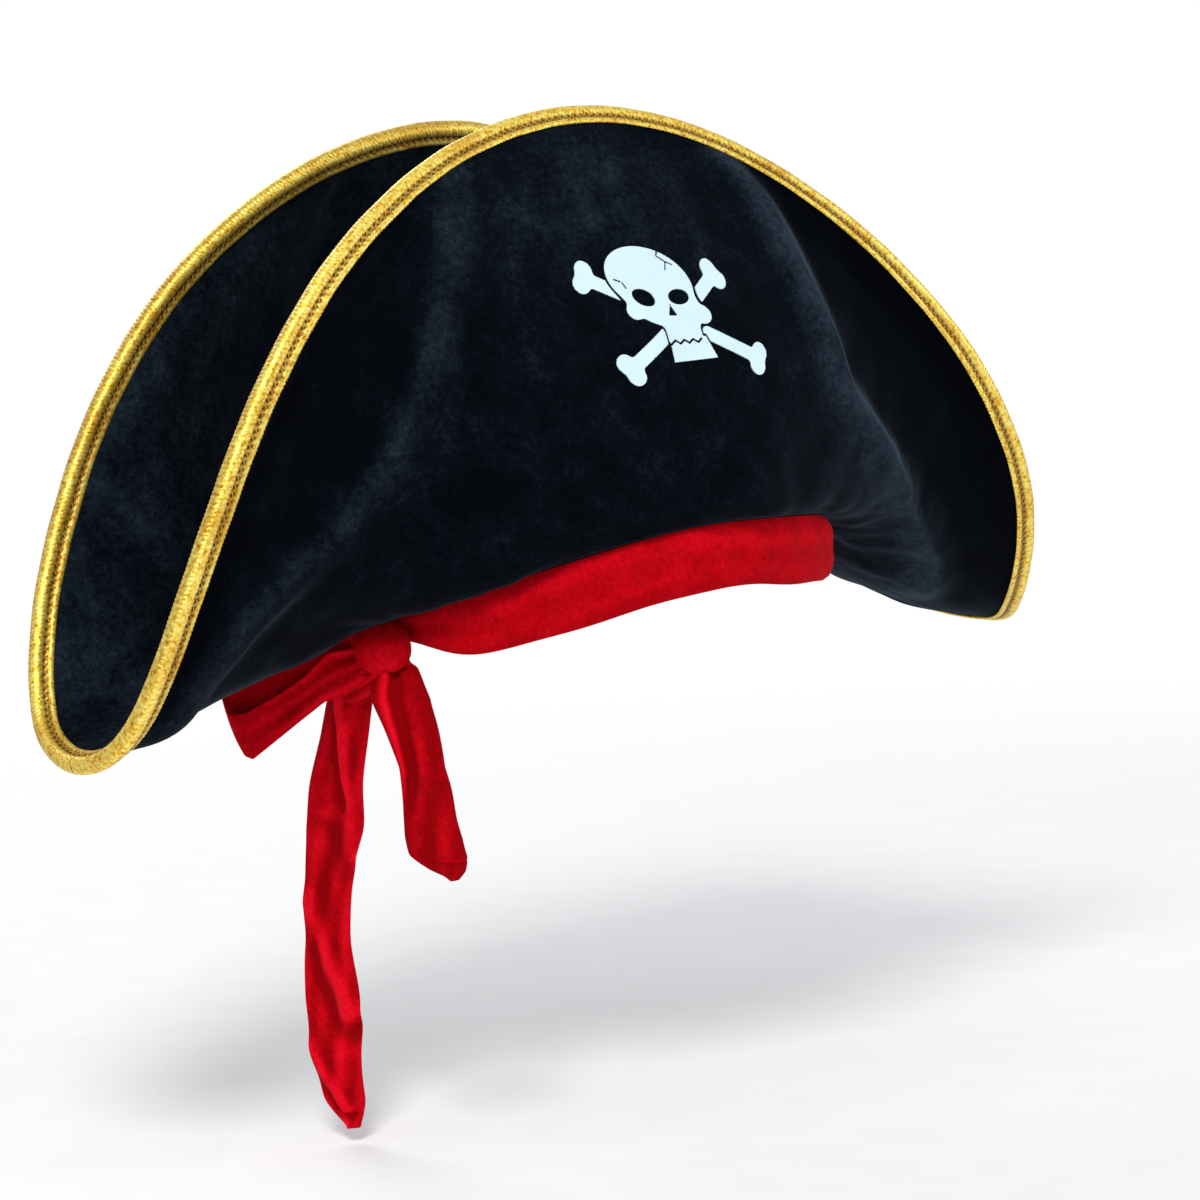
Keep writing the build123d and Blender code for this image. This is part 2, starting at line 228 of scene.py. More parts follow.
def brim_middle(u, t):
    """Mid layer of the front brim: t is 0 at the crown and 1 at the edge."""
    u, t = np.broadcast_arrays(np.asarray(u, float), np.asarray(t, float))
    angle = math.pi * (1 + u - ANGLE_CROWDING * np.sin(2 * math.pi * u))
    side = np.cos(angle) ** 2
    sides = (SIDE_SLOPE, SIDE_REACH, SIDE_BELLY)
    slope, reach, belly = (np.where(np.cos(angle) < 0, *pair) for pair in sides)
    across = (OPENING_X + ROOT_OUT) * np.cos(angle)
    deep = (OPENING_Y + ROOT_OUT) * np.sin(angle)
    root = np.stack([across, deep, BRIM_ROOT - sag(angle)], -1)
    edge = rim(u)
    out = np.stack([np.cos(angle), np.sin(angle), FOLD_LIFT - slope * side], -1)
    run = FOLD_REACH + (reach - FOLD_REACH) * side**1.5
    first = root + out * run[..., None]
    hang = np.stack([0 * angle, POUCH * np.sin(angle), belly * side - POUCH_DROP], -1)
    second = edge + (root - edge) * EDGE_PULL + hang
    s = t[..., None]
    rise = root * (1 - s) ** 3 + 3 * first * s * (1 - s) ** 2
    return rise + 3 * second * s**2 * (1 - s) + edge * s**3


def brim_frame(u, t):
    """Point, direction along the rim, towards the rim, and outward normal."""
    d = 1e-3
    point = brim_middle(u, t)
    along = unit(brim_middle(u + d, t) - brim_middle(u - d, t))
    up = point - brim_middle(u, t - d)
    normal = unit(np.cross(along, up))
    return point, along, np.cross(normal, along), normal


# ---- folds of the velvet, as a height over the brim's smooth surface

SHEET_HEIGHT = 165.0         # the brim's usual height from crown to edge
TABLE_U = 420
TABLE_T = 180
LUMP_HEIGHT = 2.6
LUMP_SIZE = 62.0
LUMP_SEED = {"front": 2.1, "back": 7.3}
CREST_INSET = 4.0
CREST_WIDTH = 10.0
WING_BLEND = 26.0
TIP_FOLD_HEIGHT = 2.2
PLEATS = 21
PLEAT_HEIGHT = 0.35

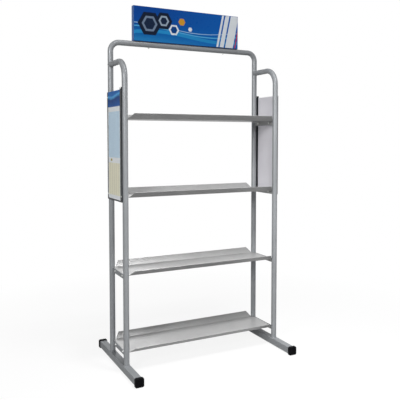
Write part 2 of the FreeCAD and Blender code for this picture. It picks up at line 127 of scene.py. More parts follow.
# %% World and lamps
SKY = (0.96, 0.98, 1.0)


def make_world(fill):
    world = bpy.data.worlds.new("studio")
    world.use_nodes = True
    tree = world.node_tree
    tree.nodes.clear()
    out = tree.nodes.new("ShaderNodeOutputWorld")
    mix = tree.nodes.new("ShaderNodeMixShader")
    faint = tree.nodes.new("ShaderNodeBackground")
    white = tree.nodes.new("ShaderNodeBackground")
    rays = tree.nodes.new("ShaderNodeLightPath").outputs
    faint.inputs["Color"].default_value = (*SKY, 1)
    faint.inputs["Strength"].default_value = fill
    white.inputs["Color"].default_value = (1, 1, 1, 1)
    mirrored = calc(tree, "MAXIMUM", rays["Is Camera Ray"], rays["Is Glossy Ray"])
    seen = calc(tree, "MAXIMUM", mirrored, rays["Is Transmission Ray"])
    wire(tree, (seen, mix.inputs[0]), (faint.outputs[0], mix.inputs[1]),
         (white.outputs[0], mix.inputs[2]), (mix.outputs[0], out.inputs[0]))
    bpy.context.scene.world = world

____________

▸ **WORK TO COMPLETE**
Write out all the lines again, exactly as they are.

▸ **RESULT FOR THIS EXERCISE**
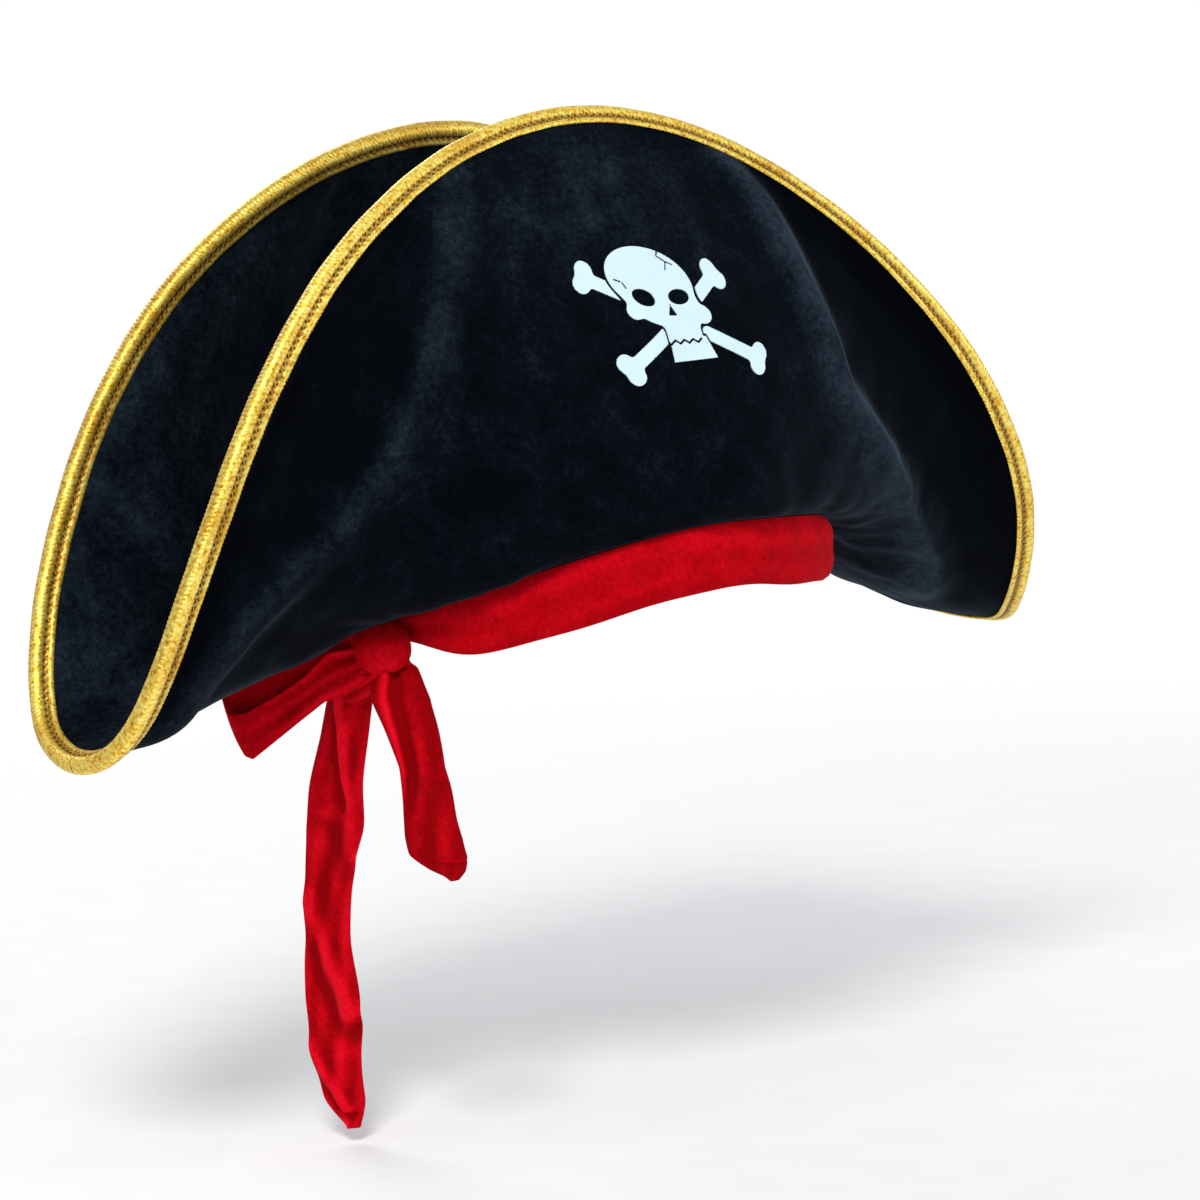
Keep writing the build123d and Blender code for this image. This is part 2, starting at line 228 of scene.py. More parts follow.
def brim_middle(u, t):
    """Mid layer of the front brim: t is 0 at the crown and 1 at the edge."""
    u, t = np.broadcast_arrays(np.asarray(u, float), np.asarray(t, float))
    angle = math.pi * (1 + u - ANGLE_CROWDING * np.sin(2 * math.pi * u))
    side = np.cos(angle) ** 2
    sides = (SIDE_SLOPE, SIDE_REACH, SIDE_BELLY)
    slope, reach, belly = (np.where(np.cos(angle) < 0, *pair) for pair in sides)
    across = (OPENING_X + ROOT_OUT) * np.cos(angle)
    deep = (OPENING_Y + ROOT_OUT) * np.sin(angle)
    root = np.stack([across, deep, BRIM_ROOT - sag(angle)], -1)
    edge = rim(u)
    out = np.stack([np.cos(angle), np.sin(angle), FOLD_LIFT - slope * side], -1)
    run = FOLD_REACH + (reach - FOLD_REACH) * side**1.5
    first = root + out * run[..., None]
    hang = np.stack([0 * angle, POUCH * np.sin(angle), belly * side - POUCH_DROP], -1)
    second = edge + (root - edge) * EDGE_PULL + hang
    s = t[..., None]
    rise = root * (1 - s) ** 3 + 3 * first * s * (1 - s) ** 2
    return rise + 3 * second * s**2 * (1 - s) + edge * s**3


def brim_frame(u, t):
    """Point, direction along the rim, towards the rim, and outward normal."""
    d = 1e-3
    point = brim_middle(u, t)
    along = unit(brim_middle(u + d, t) - brim_middle(u - d, t))
    up = point - brim_middle(u, t - d)
    normal = unit(np.cross(along, up))
    return point, along, np.cross(normal, along), normal


# ---- folds of the velvet, as a height over the brim's smooth surface

SHEET_HEIGHT = 165.0         # the brim's usual height from crown to edge
TABLE_U = 420
TABLE_T = 180
LUMP_HEIGHT = 2.6
LUMP_SIZE = 62.0
LUMP_SEED = {"front": 2.1, "back": 7.3}
CREST_INSET = 4.0
CREST_WIDTH = 10.0
WING_BLEND = 26.0
TIP_FOLD_HEIGHT = 2.2
PLEATS = 21
PLEAT_HEIGHT = 0.35

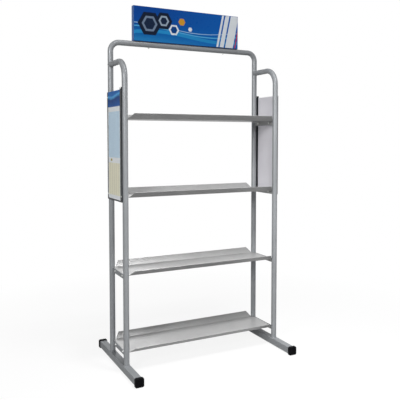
Write part 2 of the FreeCAD and Blender code for this picture. It picks up at line 127 of scene.py. More parts follow.
# %% World and lamps
SKY = (0.96, 0.98, 1.0)


def make_world(fill):
    world = bpy.data.worlds.new("studio")
    world.use_nodes = True
    tree = world.node_tree
    tree.nodes.clear()
    out = tree.nodes.new("ShaderNodeOutputWorld")
    mix = tree.nodes.new("ShaderNodeMixShader")
    faint = tree.nodes.new("ShaderNodeBackground")
    white = tree.nodes.new("ShaderNodeBackground")
    rays = tree.nodes.new("ShaderNodeLightPath").outputs
    faint.inputs["Color"].default_value = (*SKY, 1)
    faint.inputs["Strength"].default_value = fill
    white.inputs["Color"].default_value = (1, 1, 1, 1)
    mirrored = calc(tree, "MAXIMUM", rays["Is Camera Ray"], rays["Is Glossy Ray"])
    seen = calc(tree, "MAXIMUM", mirrored, rays["Is Transmission Ray"])
    wire(tree, (seen, mix.inputs[0]), (faint.outputs[0], mix.inputs[1]),
         (white.outputs[0], mix.inputs[2]), (mix.outputs[0], out.inputs[0]))
    bpy.context.scene.world = world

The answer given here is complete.